** Start **

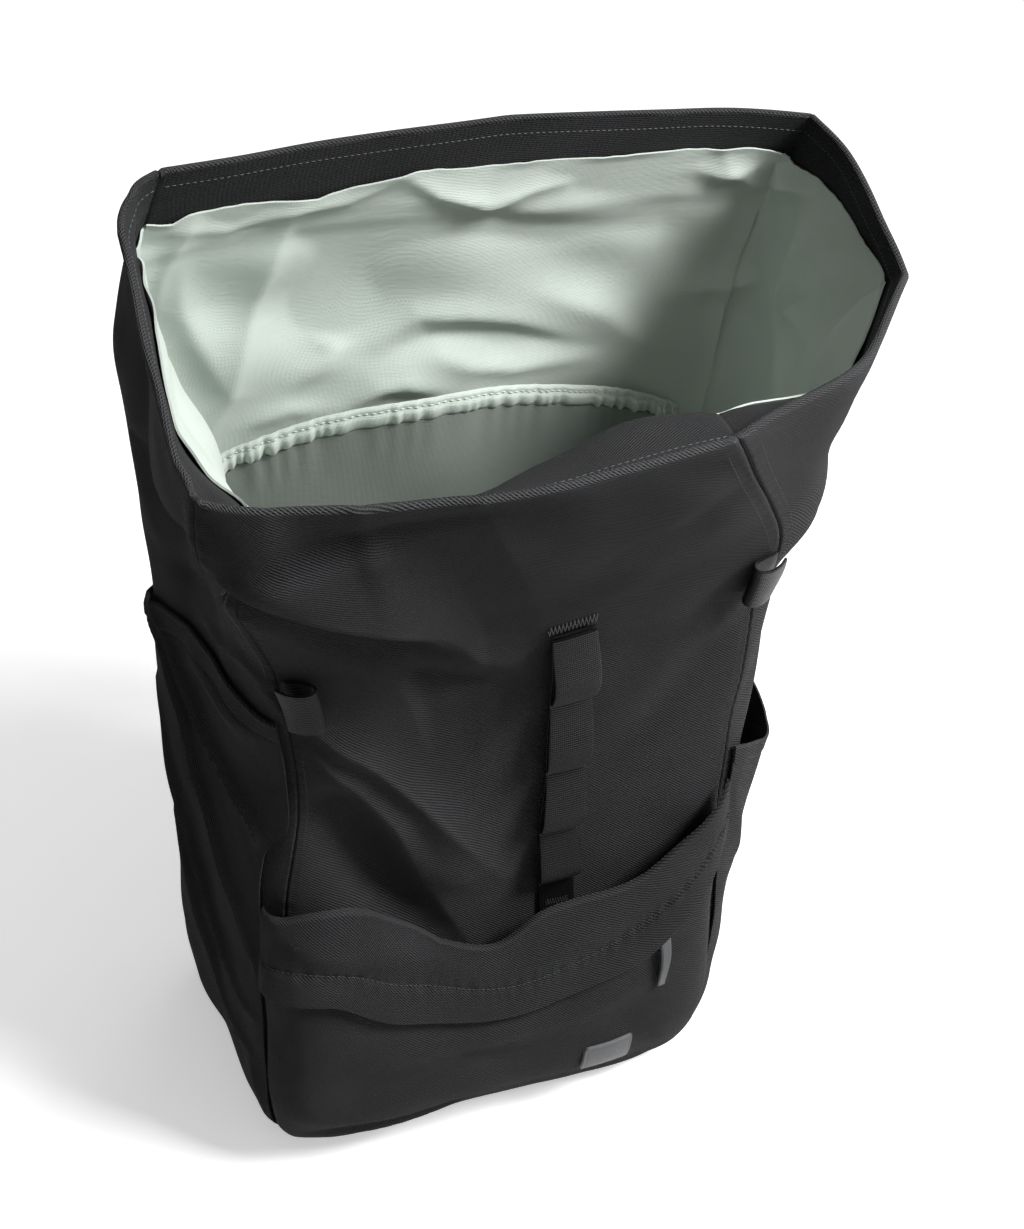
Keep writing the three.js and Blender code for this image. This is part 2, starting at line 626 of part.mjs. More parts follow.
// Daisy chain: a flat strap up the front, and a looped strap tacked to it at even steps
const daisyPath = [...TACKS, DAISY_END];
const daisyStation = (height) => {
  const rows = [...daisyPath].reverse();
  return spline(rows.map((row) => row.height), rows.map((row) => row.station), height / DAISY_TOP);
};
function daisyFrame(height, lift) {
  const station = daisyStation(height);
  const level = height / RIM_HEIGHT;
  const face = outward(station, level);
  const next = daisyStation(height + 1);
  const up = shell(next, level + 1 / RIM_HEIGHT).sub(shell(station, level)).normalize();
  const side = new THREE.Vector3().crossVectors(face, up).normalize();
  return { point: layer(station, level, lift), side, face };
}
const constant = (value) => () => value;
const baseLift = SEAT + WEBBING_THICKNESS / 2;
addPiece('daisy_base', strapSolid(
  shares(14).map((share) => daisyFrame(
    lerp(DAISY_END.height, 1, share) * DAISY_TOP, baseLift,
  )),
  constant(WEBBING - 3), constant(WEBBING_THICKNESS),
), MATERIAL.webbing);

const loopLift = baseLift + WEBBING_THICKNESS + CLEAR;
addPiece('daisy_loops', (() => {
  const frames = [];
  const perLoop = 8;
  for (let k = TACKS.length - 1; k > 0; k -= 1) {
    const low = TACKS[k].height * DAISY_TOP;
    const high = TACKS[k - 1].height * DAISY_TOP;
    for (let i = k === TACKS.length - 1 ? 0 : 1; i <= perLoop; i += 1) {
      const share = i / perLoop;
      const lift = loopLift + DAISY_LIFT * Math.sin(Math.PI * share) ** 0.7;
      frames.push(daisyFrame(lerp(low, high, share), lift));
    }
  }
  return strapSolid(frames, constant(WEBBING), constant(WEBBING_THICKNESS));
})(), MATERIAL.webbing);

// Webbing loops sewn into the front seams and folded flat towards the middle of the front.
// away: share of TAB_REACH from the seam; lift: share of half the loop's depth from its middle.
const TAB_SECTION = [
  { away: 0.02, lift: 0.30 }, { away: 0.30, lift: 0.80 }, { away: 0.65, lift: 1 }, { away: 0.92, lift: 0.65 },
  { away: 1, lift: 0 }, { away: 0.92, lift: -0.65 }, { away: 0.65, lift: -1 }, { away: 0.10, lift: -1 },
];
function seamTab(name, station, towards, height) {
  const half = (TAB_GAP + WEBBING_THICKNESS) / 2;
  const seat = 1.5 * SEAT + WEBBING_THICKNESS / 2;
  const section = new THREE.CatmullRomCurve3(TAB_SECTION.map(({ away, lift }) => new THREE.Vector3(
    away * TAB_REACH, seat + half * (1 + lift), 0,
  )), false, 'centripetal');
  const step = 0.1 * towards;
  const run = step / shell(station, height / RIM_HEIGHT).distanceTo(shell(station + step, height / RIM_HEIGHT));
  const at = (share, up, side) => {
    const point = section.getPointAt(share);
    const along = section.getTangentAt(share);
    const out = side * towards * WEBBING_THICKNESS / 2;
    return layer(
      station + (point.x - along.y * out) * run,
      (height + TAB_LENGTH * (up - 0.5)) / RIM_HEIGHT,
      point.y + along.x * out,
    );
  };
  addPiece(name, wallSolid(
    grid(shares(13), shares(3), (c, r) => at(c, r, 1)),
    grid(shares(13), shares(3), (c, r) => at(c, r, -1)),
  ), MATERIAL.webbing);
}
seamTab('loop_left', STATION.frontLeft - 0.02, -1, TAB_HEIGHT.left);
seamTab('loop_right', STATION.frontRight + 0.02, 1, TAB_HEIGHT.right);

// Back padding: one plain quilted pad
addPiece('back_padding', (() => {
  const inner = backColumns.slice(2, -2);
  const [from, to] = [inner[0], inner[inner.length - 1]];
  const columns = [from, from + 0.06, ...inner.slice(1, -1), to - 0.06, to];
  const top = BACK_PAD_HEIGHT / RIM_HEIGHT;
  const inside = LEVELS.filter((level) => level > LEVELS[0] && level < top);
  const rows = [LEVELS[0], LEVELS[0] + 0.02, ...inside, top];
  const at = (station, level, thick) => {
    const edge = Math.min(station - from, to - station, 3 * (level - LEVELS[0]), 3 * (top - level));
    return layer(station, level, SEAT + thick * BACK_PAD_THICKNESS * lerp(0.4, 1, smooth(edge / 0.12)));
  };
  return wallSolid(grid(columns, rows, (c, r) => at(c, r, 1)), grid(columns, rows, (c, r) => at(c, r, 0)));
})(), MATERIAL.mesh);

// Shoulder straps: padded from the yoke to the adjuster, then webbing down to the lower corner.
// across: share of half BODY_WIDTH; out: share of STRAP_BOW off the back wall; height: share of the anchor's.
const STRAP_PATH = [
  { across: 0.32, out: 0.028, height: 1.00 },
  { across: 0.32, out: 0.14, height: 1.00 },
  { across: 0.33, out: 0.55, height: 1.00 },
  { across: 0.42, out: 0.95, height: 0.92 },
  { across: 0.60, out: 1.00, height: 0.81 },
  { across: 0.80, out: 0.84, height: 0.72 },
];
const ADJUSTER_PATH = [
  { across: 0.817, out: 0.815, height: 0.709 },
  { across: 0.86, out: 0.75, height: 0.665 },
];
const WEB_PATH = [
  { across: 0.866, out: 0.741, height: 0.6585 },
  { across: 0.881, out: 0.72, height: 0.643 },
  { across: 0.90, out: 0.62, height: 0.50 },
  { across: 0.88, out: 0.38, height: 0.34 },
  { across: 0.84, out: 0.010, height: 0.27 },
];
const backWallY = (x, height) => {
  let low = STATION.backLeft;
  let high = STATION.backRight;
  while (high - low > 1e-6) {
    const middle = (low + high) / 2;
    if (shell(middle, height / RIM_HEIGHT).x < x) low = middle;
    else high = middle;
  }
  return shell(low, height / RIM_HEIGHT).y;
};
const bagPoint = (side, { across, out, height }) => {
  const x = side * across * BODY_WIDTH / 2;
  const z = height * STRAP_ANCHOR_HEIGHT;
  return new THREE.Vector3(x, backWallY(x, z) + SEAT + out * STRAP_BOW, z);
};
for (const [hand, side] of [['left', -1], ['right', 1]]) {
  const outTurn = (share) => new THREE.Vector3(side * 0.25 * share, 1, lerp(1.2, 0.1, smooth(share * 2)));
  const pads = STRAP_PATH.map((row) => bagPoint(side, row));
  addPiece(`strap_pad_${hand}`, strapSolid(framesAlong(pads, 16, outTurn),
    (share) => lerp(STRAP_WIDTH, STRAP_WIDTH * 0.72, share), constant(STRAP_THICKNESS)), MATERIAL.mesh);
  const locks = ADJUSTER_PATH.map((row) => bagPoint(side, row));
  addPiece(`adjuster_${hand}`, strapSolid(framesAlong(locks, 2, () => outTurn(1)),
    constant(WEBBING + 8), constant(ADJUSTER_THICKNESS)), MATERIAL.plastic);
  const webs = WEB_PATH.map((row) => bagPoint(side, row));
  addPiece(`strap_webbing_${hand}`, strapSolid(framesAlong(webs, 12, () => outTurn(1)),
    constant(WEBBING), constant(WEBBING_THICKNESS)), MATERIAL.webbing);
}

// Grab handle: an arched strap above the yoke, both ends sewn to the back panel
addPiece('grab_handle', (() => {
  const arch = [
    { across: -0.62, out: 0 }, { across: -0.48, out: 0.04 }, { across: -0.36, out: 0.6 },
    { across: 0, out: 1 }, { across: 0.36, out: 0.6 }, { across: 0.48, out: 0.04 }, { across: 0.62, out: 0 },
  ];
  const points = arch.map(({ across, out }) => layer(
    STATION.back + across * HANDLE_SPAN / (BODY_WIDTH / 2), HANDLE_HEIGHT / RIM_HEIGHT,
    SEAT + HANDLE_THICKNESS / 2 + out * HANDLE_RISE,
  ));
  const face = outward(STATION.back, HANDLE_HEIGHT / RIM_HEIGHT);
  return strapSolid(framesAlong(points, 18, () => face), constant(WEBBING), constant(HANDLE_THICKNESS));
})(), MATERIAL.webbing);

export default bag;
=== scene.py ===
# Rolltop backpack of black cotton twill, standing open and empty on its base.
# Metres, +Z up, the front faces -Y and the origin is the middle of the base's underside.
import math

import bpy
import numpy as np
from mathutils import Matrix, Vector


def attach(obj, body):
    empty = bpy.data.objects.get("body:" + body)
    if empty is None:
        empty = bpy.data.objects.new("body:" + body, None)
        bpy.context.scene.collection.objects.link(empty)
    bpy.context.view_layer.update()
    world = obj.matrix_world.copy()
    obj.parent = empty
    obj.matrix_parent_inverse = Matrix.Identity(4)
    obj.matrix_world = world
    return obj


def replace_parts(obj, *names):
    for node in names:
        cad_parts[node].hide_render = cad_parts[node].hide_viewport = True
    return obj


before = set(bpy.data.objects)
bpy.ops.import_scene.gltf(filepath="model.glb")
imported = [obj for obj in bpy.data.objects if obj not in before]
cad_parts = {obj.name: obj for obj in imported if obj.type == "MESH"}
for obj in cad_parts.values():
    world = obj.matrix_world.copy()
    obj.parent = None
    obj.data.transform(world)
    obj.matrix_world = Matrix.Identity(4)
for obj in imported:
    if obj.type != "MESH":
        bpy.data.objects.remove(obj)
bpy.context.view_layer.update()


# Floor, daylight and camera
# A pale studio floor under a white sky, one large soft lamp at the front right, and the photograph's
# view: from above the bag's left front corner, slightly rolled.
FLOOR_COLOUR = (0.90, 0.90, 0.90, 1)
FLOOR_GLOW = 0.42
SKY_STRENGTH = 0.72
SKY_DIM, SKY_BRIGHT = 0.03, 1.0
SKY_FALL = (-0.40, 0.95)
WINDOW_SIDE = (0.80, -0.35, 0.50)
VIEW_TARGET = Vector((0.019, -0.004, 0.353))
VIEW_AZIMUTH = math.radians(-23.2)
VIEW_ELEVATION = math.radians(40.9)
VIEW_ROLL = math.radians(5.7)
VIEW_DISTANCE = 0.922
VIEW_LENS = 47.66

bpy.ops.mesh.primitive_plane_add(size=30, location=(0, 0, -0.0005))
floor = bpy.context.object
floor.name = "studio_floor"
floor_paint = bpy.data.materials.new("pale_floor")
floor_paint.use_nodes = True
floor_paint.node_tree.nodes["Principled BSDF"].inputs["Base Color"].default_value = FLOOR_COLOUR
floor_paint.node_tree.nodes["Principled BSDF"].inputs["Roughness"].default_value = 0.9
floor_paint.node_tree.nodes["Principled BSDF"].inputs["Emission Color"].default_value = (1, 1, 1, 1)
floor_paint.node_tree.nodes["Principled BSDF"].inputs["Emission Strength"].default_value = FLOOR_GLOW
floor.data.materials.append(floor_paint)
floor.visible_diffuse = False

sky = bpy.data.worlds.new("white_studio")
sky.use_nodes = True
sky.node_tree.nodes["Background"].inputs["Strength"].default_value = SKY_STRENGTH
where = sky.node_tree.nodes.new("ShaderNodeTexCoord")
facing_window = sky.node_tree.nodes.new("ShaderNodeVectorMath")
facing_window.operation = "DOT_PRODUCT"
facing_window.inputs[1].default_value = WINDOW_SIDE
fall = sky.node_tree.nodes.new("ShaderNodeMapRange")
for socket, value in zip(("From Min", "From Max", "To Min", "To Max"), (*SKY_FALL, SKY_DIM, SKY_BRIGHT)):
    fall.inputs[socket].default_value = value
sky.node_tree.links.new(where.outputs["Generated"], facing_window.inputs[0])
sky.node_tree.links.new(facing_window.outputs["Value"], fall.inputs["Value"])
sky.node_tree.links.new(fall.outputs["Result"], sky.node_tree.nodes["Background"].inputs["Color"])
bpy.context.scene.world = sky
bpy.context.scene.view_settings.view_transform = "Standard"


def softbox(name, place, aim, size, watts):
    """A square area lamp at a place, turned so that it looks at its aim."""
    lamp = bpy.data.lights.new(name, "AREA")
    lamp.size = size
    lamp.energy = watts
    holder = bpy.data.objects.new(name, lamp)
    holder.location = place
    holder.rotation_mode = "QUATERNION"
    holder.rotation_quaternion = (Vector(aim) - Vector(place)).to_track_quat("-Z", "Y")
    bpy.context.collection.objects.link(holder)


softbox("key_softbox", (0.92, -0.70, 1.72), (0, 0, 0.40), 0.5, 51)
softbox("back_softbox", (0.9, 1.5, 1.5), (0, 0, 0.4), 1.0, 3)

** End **

[WRITTEN REQUEST]:
What do the lines above say from the one containing "the back panel" down to the one containing "in imported if"? Return them exactly, both end lines included, and only them.

[RESULT BELOW]:
// Grab handle: an arched strap above the yoke, both ends sewn to the back panel
addPiece('grab_handle', (() => {
  const arch = [
    { across: -0.62, out: 0 }, { across: -0.48, out: 0.04 }, { across: -0.36, out: 0.6 },
    { across: 0, out: 1 }, { across: 0.36, out: 0.6 }, { across: 0.48, out: 0.04 }, { across: 0.62, out: 0 },
  ];
  const points = arch.map(({ across, out }) => layer(
    STATION.back + across * HANDLE_SPAN / (BODY_WIDTH / 2), HANDLE_HEIGHT / RIM_HEIGHT,
    SEAT + HANDLE_THICKNESS / 2 + out * HANDLE_RISE,
  ));
  const face = outward(STATION.back, HANDLE_HEIGHT / RIM_HEIGHT);
  return strapSolid(framesAlong(points, 18, () => face), constant(WEBBING), constant(HANDLE_THICKNESS));
})(), MATERIAL.webbing);

export default bag;
=== scene.py ===
# Rolltop backpack of black cotton twill, standing open and empty on its base.
# Metres, +Z up, the front faces -Y and the origin is the middle of the base's underside.
import math

import bpy
import numpy as np
from mathutils import Matrix, Vector


def attach(obj, body):
    empty = bpy.data.objects.get("body:" + body)
    if empty is None:
        empty = bpy.data.objects.new("body:" + body, None)
        bpy.context.scene.collection.objects.link(empty)
    bpy.context.view_layer.update()
    world = obj.matrix_world.copy()
    obj.parent = empty
    obj.matrix_parent_inverse = Matrix.Identity(4)
    obj.matrix_world = world
    return obj


def replace_parts(obj, *names):
    for node in names:
        cad_parts[node].hide_render = cad_parts[node].hide_viewport = True
    return obj


before = set(bpy.data.objects)
bpy.ops.import_scene.gltf(filepath="model.glb")
imported = [obj for obj in bpy.data.objects if obj not in before]
cad_parts = {obj.name: obj for obj in imported if obj.type == "MESH"}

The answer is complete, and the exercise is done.